- _PROBLEM_: Reproduce all of the data exactly, with no line skipped.
= = = = =
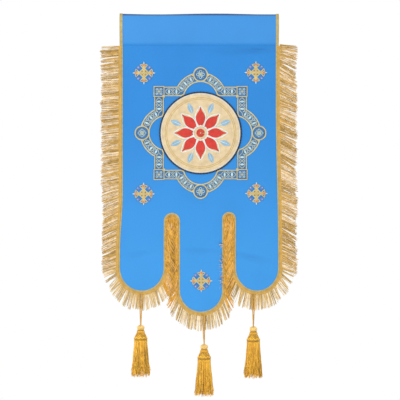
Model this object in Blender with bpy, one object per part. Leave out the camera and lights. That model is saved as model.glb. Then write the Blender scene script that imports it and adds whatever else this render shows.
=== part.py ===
"""Church banner with three tongues, a pole pocket, gold binding, fringe and tassels.

Sizes are in metres. X runs across the banner, Z is up, and the front faces -Y. The origin is the middle of
the top edge of the pole pocket, where a cross bar carries the banner.
"""
import math
from collections import namedtuple

import bpy
import bmesh
from mathutils import Vector

# Cloth
CLOTH_HALF_WIDTH = 0.262
CLOTH_THICKNESS = 0.002
LAYER_GAP = 0.0003
CLOTH_FRONT = -CLOTH_THICKNESS / 2
CLOTH_BACK = CLOTH_THICKNESS / 2
GRID_PITCH = 0.040
SLOT_TOP = {"left": -0.667, "right": -0.664}

# Soft shape in which the cloth hangs. Turns are in radians for each metre
EDGE_WAVE_FROM = 0.170
EDGE_WAVE_DEPTH = 0.0014
EDGE_WAVE_TURN = 9.0
EDGE_WAVE_START = {"left": 0.8, "right": 2.3}
EDGE_WAVE_FADE = 0.060
CURL_FROM = -0.640
CURL_TO = -0.992
CURL_DEPTH = 0.010
CURL_SWING = 0.002
CURL_SWING_TURN = 11.0
CURL_SWING_START = 0.6
TONGUE_WAVE_DEPTH = 0.0012
TONGUE_WAVE_TURN = (14.0, -8.0)

# Sideways swing of the two side tongues: distance from the middle where it starts, height where it starts and
# where it is full, and the shift of the outer edge
Splay = namedtuple("Splay", "x_from z_from z_to shift")
SPLAYS = {
    "left": Splay(0.0800, -0.600, -0.780, -0.0088),
    "right": Splay(0.1115, -0.300, -0.760, 0.0075),
}

# Pole pocket
SLEEVE_HEIGHT = 0.106
SLEEVE_WALL = 0.0018
SLEEVE_HALF_GAP = 0.0130
SLEEVE_SEAM_HALF_DEPTH = 0.0019
SLEEVE_SEAM_HEIGHT = 0.006
SLEEVE_WAVE = 0.0010
SLEEVE_WAVE_LENGTH = 0.37
SLEEVE_WAVE_START = 0.7
SLEEVE_GAP_SWING = 0.06
SLEEVE_SECTION_STEPS = 9
SLEEVE_LENGTH_STEPS = 11

# Binding
BINDING_THICKNESS = 0.0008
BINDING_LEG = 0.0095
BINDING_LINE_STEP = 0.038
BINDING_ARC_STEP = 0.016

# Fringe
HEADING_HALF_WIDTH = 0.005
HEADING_THICKNESS = 0.0015
WIDEST_LOCK = 1.5

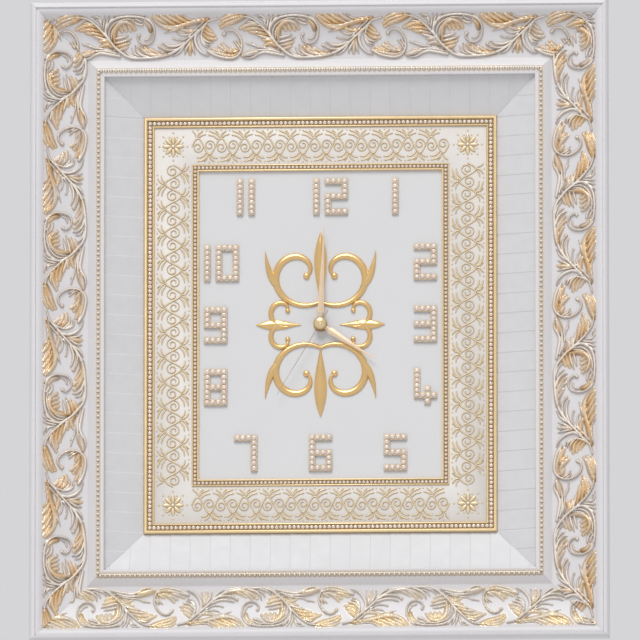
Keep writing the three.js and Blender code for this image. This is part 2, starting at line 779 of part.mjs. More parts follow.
for (const [name, figure, x, y] of numerals) {
  const strokes = figure.map((bar) => block(...bars[bar], 0, numeralThickness));
  const geometry = strokes.length > 1 ? join(strokes) : strokes[0];
  add(name, geometry, rhinestone).position.set(x, y, onDial);
}

// A stroke of the ornament: a swelling, tapered plate about a centre line. The line is a function that
// gives a place from 0 to 1, and the swell is a function that gives the half width there.
function stroke(line, swell, steps) {
  const left = [];
  const right = [];
  for (let i = 0; i <= steps; i += 1) {
    const t = i / steps;
    const [x, y] = line(t);
    const [aheadX, aheadY] = line(t + strokeProbe);
    const length = Math.hypot(aheadX - x, aheadY - y);
    const across = [-(aheadY - y) / length, (aheadX - x) / length];
    const half = swell(t);
    left.push([x + across[0] * half, y + across[1] * half]);
    right.unshift([x - across[0] * half, y - across[1] * half]);
  }
  return plate(shapeOf([...right, ...left]), 0, ornamentThickness);
}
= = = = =
- _WRITTEN SOLUTION_:
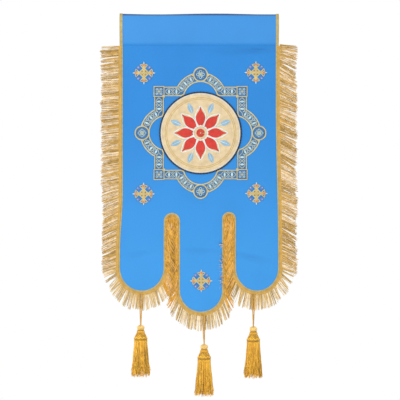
Model this object in Blender with bpy, one object per part. Leave out the camera and lights. That model is saved as model.glb. Then write the Blender scene script that imports it and adds whatever else this render shows.
=== part.py ===
"""Church banner with three tongues, a pole pocket, gold binding, fringe and tassels.

Sizes are in metres. X runs across the banner, Z is up, and the front faces -Y. The origin is the middle of
the top edge of the pole pocket, where a cross bar carries the banner.
"""
import math
from collections import namedtuple

import bpy
import bmesh
from mathutils import Vector

# Cloth
CLOTH_HALF_WIDTH = 0.262
CLOTH_THICKNESS = 0.002
LAYER_GAP = 0.0003
CLOTH_FRONT = -CLOTH_THICKNESS / 2
CLOTH_BACK = CLOTH_THICKNESS / 2
GRID_PITCH = 0.040
SLOT_TOP = {"left": -0.667, "right": -0.664}

# Soft shape in which the cloth hangs. Turns are in radians for each metre
EDGE_WAVE_FROM = 0.170
EDGE_WAVE_DEPTH = 0.0014
EDGE_WAVE_TURN = 9.0
EDGE_WAVE_START = {"left": 0.8, "right": 2.3}
EDGE_WAVE_FADE = 0.060
CURL_FROM = -0.640
CURL_TO = -0.992
CURL_DEPTH = 0.010
CURL_SWING = 0.002
CURL_SWING_TURN = 11.0
CURL_SWING_START = 0.6
TONGUE_WAVE_DEPTH = 0.0012
TONGUE_WAVE_TURN = (14.0, -8.0)

# Sideways swing of the two side tongues: distance from the middle where it starts, height where it starts and
# where it is full, and the shift of the outer edge
Splay = namedtuple("Splay", "x_from z_from z_to shift")
SPLAYS = {
    "left": Splay(0.0800, -0.600, -0.780, -0.0088),
    "right": Splay(0.1115, -0.300, -0.760, 0.0075),
}

# Pole pocket
SLEEVE_HEIGHT = 0.106
SLEEVE_WALL = 0.0018
SLEEVE_HALF_GAP = 0.0130
SLEEVE_SEAM_HALF_DEPTH = 0.0019
SLEEVE_SEAM_HEIGHT = 0.006
SLEEVE_WAVE = 0.0010
SLEEVE_WAVE_LENGTH = 0.37
SLEEVE_WAVE_START = 0.7
SLEEVE_GAP_SWING = 0.06
SLEEVE_SECTION_STEPS = 9
SLEEVE_LENGTH_STEPS = 11

# Binding
BINDING_THICKNESS = 0.0008
BINDING_LEG = 0.0095
BINDING_LINE_STEP = 0.038
BINDING_ARC_STEP = 0.016

# Fringe
HEADING_HALF_WIDTH = 0.005
HEADING_THICKNESS = 0.0015
WIDEST_LOCK = 1.5

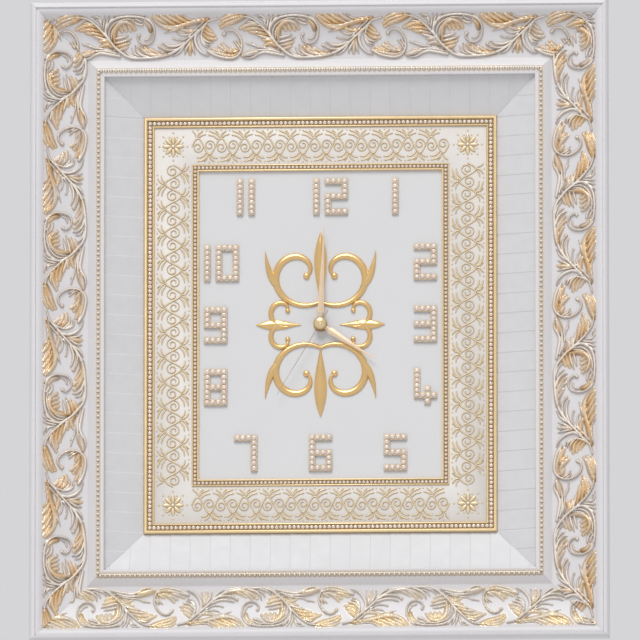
Keep writing the three.js and Blender code for this image. This is part 2, starting at line 779 of part.mjs. More parts follow.
for (const [name, figure, x, y] of numerals) {
  const strokes = figure.map((bar) => block(...bars[bar], 0, numeralThickness));
  const geometry = strokes.length > 1 ? join(strokes) : strokes[0];
  add(name, geometry, rhinestone).position.set(x, y, onDial);
}

// A stroke of the ornament: a swelling, tapered plate about a centre line. The line is a function that
// gives a place from 0 to 1, and the swell is a function that gives the half width there.
function stroke(line, swell, steps) {
  const left = [];
  const right = [];
  for (let i = 0; i <= steps; i += 1) {
    const t = i / steps;
    const [x, y] = line(t);
    const [aheadX, aheadY] = line(t + strokeProbe);
    const length = Math.hypot(aheadX - x, aheadY - y);
    const across = [-(aheadY - y) / length, (aheadX - x) / length];
    const half = swell(t);
    left.push([x + across[0] * half, y + across[1] * half]);
    right.unshift([x - across[0] * half, y - across[1] * half]);
  }
  return plate(shapeOf([...right, ...left]), 0, ornamentThickness);
}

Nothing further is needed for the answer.